Case Digest: Cebu Institute of Technology v. Hon. Ople, G.R. No. L-58870, December 18, 1987
- Consolidation of six cases involving private schools, teachers, school personnel, parents, and government officials regarding the allocation of tuition fee increases under Presidential Decree No. 451 and the Education Act of 1982.
- SEC. 3. Limitations. — The increase in tuition or other school fees or other charges as well as the new fees or charges authorized under the next preceding section shall be subject to the following conditions;
- (a) That no increase in tuition or other school fees or charges shall be approved unless sixty (60%) per centum of the proceeds is allocated for increase in salaries or wages of the members of the faculty and all other employees of the school concerned, and the balance for institutional development, student assistance and extension services, and return to investments: Provided That in no case shall the return to investments exceed twelve (12%) per centum of the incremental proceeds;
- Biscocho Case:
- Labor dispute between Espiritu Santo Parochial School and Faculty Association led to a strike, followed by a return-to-work agreement and submission of the dispute to the Minister of Labor.
- Ministry issued an order outlining various directives, including wage computation, equal distribution of tuition fee increases, waiting for the resolution of a dismissal case, and executing a CBA with specified economic packages and negotiation fee deductions.
- The Union agreed to include specific provisions in the proposed CBA based on the Ministry's order, outlining the computation of tuition fee increases and deductions from managerial employees' backwages.
- Petitioners, employees of the school, filed a petition to prohibit the implementation of the Labor Minister's order and related agreements, claiming these affect their rights to the 60% incremental proceeds as per Presidential Decree No. 451.
- SC: Issued a temporary restraining order to halt the enforcement of the order and related agreements upon the petitioners' request.
The Court notes the fact that there are two classes of employees among the petitioners: (1) those who are members of the bargaining unit and (2) those who are not members of the bargaining unit. The first class may be further subdivided into two: those who are members of the collective bargaining agent and those who are not.
It is clear that the questioned Order of the respondent Minister applies only to members of the bargaining unit. The CBA prepared pursuant to said Order, however, covered employees who are not members of the bargaining unit, although said CBA had not yet been signed at the time this petition was filed on November 24, 1986. Assuming it was signed thereafter, the inclusion of employees outside the bargaining unit should be nullified as this does not conform to said order which directed private respondents to execute a CBA covering only members of the bargaining unit.

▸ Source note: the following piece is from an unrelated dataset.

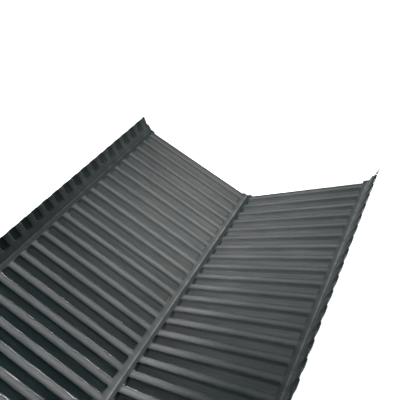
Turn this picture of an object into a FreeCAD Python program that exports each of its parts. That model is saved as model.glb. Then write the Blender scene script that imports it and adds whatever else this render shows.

Being outside the coverage of respondent Minister's order, and thus, not entitled to the economic package involved therein, employees who are non- members of the bargaining unit should not be assessed negotiation fees, attorney's fees, agency fees and the like, for the simple reason that the resulting collective bargaining agreement does not apply to them. It should be clear, however, that while non-members of the bargaining unit are not entitled to the economic package provided by said order, they are, in lieu thereof, still entitled to their share in the 60% incremental proceeds of increases in tuition or other school fees or charges.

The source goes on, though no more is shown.